I haven’t read every prose work by Kerouac, but I picked this up hoping for at least an inkling, a snippet, of what I’ve enjoyed/found heartbreaking in his finest works, but there is NONE of that here, instead there is only a problematic writer evidenced at his most problematic.

The sexism, the shit writing, the self-importance: that is all one finds in Book of Blues, none of the beauty and self-collapse that characterises the man who on occasiona out-Knausgaarded Knausgaard before he was even born.

This collection of shit poetry – culled by the writer himself from a much bigger pile of what was presumably worse – does nothing for Kerouac.

I didn’t read this twice, which I usually do with poetry, because it would’ve been a waste of my time.
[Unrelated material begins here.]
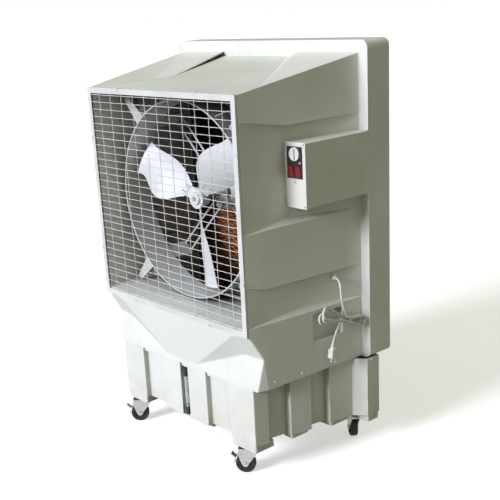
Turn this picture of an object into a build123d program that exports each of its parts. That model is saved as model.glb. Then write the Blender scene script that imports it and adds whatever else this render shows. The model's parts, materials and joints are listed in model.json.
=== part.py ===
from build123d import *
import math
import os

os.makedirs("parts", exist_ok=True)

# ---------------------------------------------------------------- driving dimensions (mm)
# X runs across the machine, Z up, and the air leaves towards -Y.
# "depth" below is always the distance behind the discharge face.
front = -334.0               # Y of the discharge face, so that the whole machine is centred on Y
wall = 5.0                   # wall of the rotationally moulded shells
gap = 0.5                    # play between neighbouring parts that don't move

face_half = 453.0            # half width of the discharge face
side_half = 510.0            # half width of the side panels at the cabinet
corner_half, corner_depth = 464.5, 86.0    # their front corners
band_half = 550.0            # half width of the rear cabinet
band_front = 547.0           # depth of the rear cabinet's front rim
band_back = 667.0            # depth of its open back
band_low, band_top = 390.0, 1610.0
band_round = 28.0
face_low, face_top = 605.0, 1476.0
roof_rear = 1567.0
tank_top, tank_floor, tank_foot = 410.0, 142.0, 112.0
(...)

This poetry will not open up to analysis – it is facile, it’s something a teenager would read from whilst getting sucked off in front of his peers, a cigarette in one hand and a sense of entitlement getting ready to burst from his balls and cover the room, an idea of poetry as something “cool” but no knowledge of it as something beautiful.

Avoid avoid avoid avoid.

Pull it off the shelves, Penguin. How can I defend Kerouac in the 21st century when you let people see him like this???

Bastards.

1 comment on “Book of Blues by Jack Kerouac

  1. Oh shit! Poetry by Kerouac! I don’t think I’d be able to read that as his prose was tedious enough. Once I’d read some books by Nelson Algren I couldn’t take Kerouac seriously as I just got the feeling that he was copying Algren’s style and doing it badly.